JBS has suspended beef production at 33 of 36 plants in Brazil. The world’s largest meat processor announced on Thursday that due to embargoes on exports to foreign countries, it would suspend production at 33 of its plants in Brazil.

This move comes in the midst of a corruption scandal which raised sanitary questions about the Brazilian meat processing industry. The government in Brazil suspended meat shipments from the 21 meat-packing plants under investigation by the federal police.

A dozen countries, including Brazil's largest trading partner, China, have suspended imports of Brazilian meat as a precaution. Eight others have stopped imports from the plants under investigation.

Brazil’s meat exports worth €13bn

The company added that the 33 factories would resume production next week, with a 35% reduction in capacity.

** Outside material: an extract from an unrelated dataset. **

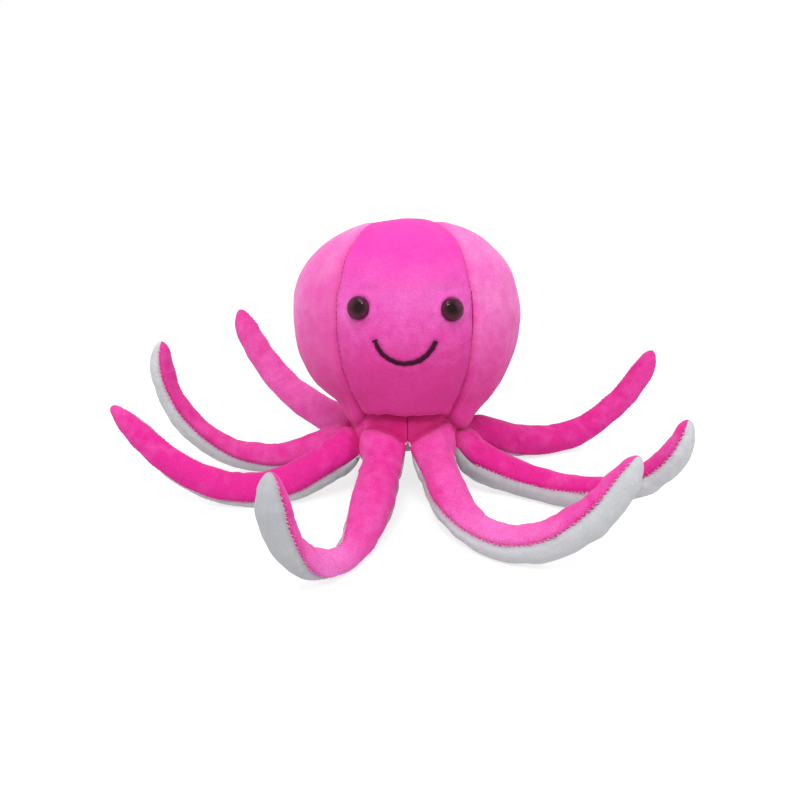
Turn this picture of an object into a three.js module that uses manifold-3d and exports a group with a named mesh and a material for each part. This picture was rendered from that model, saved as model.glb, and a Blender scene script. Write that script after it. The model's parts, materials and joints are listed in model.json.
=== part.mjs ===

JBS, which has a turnover of €50bn and employs 125,000 workers in Brazil, has the capacity to slaughter and process 80,000 cattle per day across its global operations. It has a production footprint in 12 countries around the world, with 230 production facilities including its Moy Park facility in Northern Ireland, making it the world’s largest beef, poultry and lamb processor and the world’s second-largest pork processor.

The meat industry is very important to Brazil’s economy, with exports of €13bn around the world each year. Exports of beef, chicken, pork and other meat products from Brazil to the EU were valued at €1.6bn last year. In volume terms, this is more than half a million tonnes of meat products, with 65,000t of that beef.